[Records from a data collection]
★ ★ ★
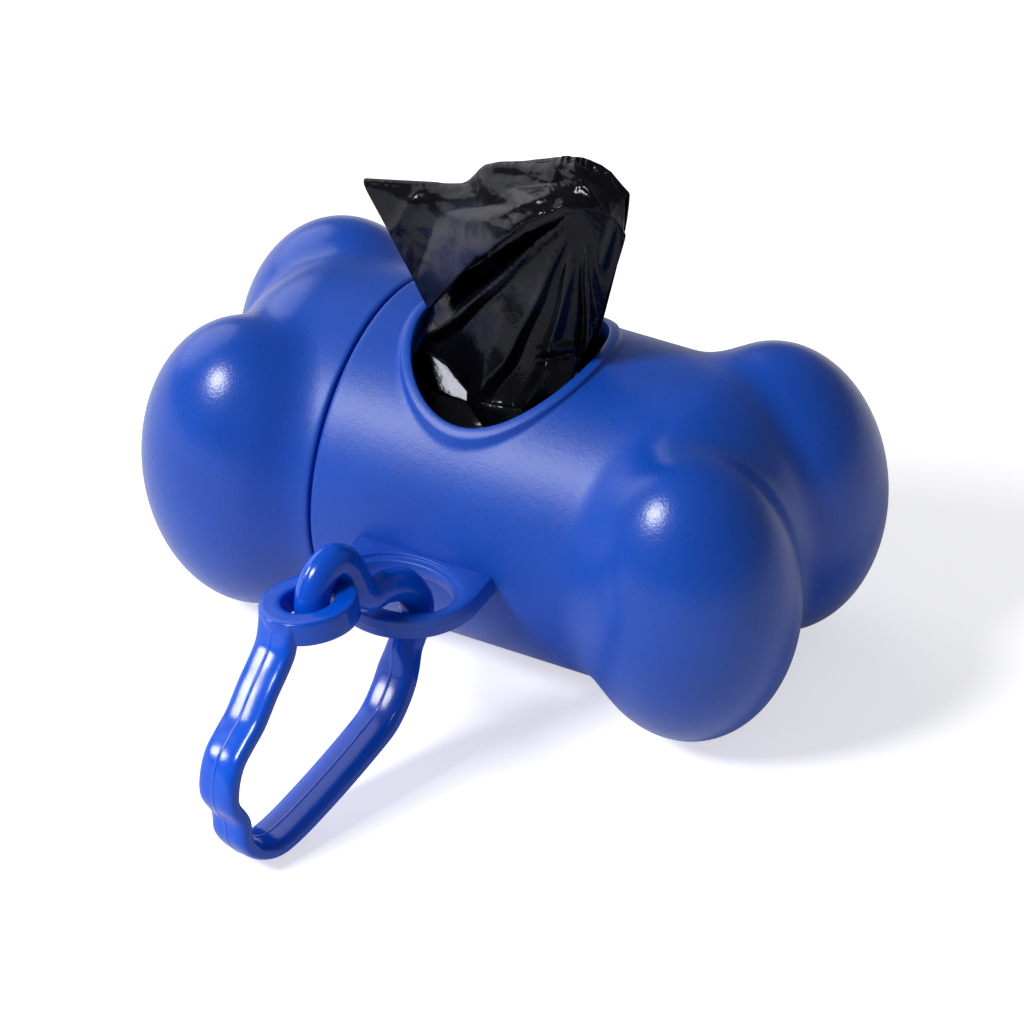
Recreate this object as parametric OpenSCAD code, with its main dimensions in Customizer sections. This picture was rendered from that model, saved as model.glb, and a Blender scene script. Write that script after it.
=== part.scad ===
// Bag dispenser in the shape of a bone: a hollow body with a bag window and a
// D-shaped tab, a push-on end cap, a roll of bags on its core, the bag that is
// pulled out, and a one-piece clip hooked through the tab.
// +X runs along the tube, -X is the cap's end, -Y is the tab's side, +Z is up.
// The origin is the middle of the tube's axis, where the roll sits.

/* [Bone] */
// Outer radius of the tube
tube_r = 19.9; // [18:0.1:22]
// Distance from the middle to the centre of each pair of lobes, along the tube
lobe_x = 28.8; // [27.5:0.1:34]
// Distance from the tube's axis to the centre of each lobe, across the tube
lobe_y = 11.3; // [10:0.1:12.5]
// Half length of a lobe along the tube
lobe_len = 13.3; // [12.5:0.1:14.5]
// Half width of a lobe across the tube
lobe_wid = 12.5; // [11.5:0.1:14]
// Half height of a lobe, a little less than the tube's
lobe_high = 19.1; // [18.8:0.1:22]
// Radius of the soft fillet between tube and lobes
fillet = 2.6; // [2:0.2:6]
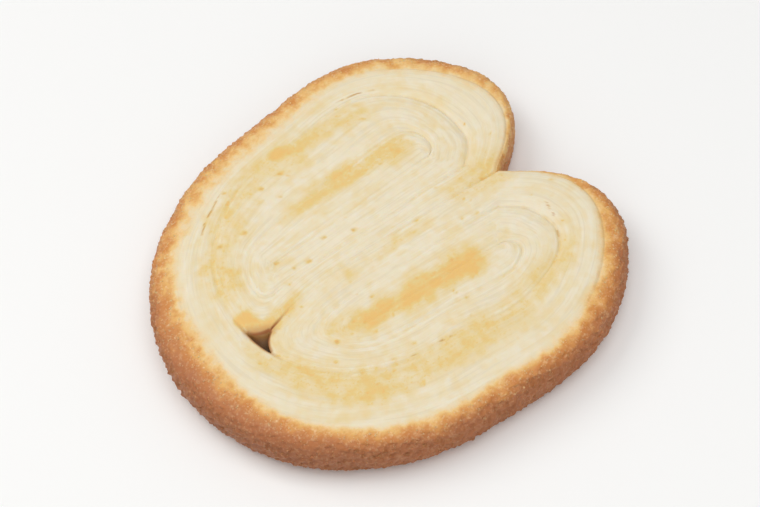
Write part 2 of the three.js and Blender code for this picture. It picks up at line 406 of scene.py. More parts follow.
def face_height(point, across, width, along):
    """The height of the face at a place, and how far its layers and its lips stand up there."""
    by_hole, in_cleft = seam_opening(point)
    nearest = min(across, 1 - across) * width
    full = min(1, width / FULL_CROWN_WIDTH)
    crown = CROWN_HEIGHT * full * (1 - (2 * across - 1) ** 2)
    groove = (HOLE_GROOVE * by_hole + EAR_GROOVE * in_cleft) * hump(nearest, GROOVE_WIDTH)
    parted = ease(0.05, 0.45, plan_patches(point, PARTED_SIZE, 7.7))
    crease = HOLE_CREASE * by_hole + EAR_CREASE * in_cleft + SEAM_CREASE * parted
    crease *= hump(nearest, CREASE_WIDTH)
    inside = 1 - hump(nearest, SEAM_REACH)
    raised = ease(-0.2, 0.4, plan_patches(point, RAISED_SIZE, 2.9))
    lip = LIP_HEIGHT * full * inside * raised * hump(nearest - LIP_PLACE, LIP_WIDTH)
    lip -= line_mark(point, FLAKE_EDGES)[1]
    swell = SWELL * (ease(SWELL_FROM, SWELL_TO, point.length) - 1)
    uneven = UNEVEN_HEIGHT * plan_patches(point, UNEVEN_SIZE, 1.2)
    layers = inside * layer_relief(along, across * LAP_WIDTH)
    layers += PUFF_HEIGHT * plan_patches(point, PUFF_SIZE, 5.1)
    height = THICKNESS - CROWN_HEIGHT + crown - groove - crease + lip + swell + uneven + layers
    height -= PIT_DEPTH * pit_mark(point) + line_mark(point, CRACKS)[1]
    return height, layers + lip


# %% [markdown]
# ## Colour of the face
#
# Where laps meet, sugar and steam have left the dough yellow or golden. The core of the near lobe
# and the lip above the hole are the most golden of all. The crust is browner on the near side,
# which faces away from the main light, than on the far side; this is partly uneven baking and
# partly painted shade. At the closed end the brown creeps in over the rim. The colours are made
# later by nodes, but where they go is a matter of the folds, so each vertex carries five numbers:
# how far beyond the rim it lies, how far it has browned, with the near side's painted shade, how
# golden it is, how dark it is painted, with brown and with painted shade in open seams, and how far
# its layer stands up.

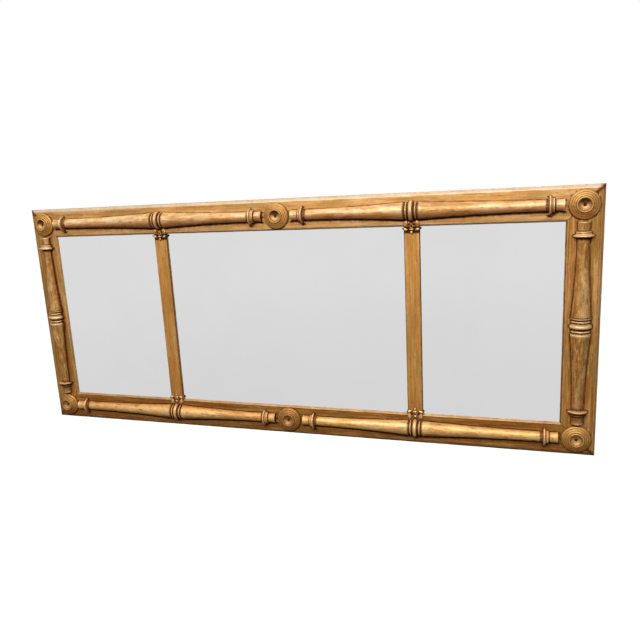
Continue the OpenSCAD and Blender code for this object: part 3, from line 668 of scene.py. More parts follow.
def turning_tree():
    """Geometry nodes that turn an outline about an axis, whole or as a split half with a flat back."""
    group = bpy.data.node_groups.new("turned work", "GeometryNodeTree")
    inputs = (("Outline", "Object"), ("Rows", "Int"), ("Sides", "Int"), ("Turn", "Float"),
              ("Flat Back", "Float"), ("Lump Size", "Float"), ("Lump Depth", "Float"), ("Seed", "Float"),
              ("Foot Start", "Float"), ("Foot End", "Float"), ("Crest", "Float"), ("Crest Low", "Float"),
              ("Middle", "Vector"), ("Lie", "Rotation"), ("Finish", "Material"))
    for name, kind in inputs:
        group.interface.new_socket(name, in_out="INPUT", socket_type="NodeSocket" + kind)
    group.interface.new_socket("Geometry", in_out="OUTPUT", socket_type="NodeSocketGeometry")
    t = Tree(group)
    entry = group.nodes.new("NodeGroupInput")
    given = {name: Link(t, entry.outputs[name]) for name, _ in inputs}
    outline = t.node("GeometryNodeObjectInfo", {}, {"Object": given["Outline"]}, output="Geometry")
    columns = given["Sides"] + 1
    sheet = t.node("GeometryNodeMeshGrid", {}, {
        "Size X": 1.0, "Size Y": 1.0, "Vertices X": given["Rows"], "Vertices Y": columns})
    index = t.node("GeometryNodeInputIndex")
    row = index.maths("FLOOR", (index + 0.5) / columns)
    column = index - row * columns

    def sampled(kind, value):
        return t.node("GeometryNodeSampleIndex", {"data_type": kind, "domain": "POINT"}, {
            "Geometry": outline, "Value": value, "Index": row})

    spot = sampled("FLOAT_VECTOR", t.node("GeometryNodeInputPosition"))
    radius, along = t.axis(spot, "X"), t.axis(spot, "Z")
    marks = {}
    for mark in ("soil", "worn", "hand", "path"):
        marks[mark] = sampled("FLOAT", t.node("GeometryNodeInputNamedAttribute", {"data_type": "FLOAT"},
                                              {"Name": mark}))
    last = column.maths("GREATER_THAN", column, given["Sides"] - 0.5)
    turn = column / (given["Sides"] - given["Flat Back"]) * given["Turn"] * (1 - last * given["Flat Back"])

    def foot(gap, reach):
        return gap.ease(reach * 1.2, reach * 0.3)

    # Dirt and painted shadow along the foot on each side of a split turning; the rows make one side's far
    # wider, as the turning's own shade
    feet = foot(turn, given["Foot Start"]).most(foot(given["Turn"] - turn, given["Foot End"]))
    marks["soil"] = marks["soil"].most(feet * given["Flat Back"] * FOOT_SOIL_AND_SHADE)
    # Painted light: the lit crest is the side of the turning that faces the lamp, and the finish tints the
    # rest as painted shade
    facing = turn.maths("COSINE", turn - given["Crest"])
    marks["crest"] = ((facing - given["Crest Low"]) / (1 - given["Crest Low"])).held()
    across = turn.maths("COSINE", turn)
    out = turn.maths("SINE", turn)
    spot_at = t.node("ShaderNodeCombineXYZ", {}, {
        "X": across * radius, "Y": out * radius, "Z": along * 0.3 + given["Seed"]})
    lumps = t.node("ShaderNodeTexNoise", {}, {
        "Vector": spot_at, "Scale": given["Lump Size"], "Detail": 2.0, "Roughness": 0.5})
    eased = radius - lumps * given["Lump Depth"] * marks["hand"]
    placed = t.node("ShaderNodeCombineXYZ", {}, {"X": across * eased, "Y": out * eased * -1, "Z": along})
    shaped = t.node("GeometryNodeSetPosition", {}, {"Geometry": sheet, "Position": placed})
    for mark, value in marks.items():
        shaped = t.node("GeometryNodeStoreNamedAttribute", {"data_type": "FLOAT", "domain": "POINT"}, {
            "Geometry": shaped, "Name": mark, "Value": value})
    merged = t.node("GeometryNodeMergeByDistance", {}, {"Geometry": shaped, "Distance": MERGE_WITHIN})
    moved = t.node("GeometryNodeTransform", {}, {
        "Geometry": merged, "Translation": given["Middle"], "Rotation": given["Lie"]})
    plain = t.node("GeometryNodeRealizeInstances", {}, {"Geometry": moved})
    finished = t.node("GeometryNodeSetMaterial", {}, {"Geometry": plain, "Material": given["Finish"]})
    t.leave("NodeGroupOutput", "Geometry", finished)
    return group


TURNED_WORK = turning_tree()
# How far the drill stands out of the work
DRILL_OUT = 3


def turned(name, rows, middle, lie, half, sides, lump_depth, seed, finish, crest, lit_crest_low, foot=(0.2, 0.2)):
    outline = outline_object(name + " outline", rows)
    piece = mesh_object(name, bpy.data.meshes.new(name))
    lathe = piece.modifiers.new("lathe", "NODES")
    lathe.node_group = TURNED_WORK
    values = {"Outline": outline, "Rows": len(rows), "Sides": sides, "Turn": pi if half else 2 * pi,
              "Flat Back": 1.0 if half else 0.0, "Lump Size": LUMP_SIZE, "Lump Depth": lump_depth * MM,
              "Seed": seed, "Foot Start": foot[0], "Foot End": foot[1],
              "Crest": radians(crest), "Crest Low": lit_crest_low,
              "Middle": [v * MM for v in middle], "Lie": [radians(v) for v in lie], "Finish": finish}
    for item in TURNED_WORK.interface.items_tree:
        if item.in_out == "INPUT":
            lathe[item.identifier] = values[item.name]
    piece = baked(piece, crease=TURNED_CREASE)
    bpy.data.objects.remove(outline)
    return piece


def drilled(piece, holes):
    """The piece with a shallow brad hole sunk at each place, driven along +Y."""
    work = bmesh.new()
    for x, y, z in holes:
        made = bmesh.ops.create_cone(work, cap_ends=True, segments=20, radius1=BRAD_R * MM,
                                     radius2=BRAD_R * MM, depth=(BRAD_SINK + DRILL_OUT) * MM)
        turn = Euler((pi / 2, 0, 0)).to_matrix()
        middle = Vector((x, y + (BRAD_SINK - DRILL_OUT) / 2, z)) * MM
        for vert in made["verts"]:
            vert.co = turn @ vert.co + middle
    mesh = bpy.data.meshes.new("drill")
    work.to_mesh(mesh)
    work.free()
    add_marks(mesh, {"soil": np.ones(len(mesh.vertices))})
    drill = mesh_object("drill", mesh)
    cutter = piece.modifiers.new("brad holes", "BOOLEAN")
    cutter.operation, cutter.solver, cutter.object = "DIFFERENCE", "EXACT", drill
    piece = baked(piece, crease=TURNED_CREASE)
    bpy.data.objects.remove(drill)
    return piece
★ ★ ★
§ Task details:
Reproduce only the lines from the top of the material through the one bearing "fillet = 2.6; // [2:0.2:6]", each exactly as it stands.

§ Response:
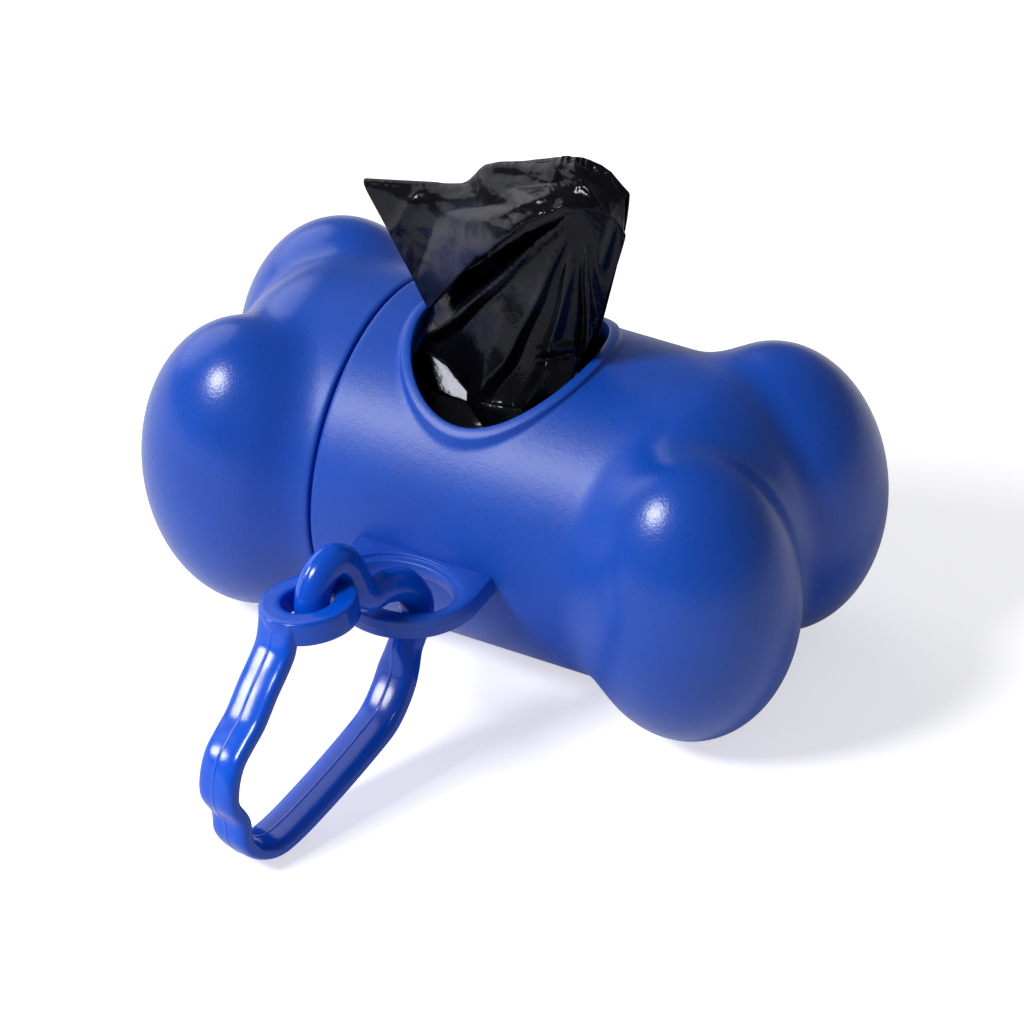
Recreate this object as parametric OpenSCAD code, with its main dimensions in Customizer sections. This picture was rendered from that model, saved as model.glb, and a Blender scene script. Write that script after it.
=== part.scad ===
// Bag dispenser in the shape of a bone: a hollow body with a bag window and a
// D-shaped tab, a push-on end cap, a roll of bags on its core, the bag that is
// pulled out, and a one-piece clip hooked through the tab.
// +X runs along the tube, -X is the cap's end, -Y is the tab's side, +Z is up.
// The origin is the middle of the tube's axis, where the roll sits.

/* [Bone] */
// Outer radius of the tube
tube_r = 19.9; // [18:0.1:22]
// Distance from the middle to the centre of each pair of lobes, along the tube
lobe_x = 28.8; // [27.5:0.1:34]
// Distance from the tube's axis to the centre of each lobe, across the tube
lobe_y = 11.3; // [10:0.1:12.5]
// Half length of a lobe along the tube
lobe_len = 13.3; // [12.5:0.1:14.5]
// Half width of a lobe across the tube
lobe_wid = 12.5; // [11.5:0.1:14]
// Half height of a lobe, a little less than the tube's
lobe_high = 19.1; // [18.8:0.1:22]
// Radius of the soft fillet between tube and lobes
fillet = 2.6; // [2:0.2:6]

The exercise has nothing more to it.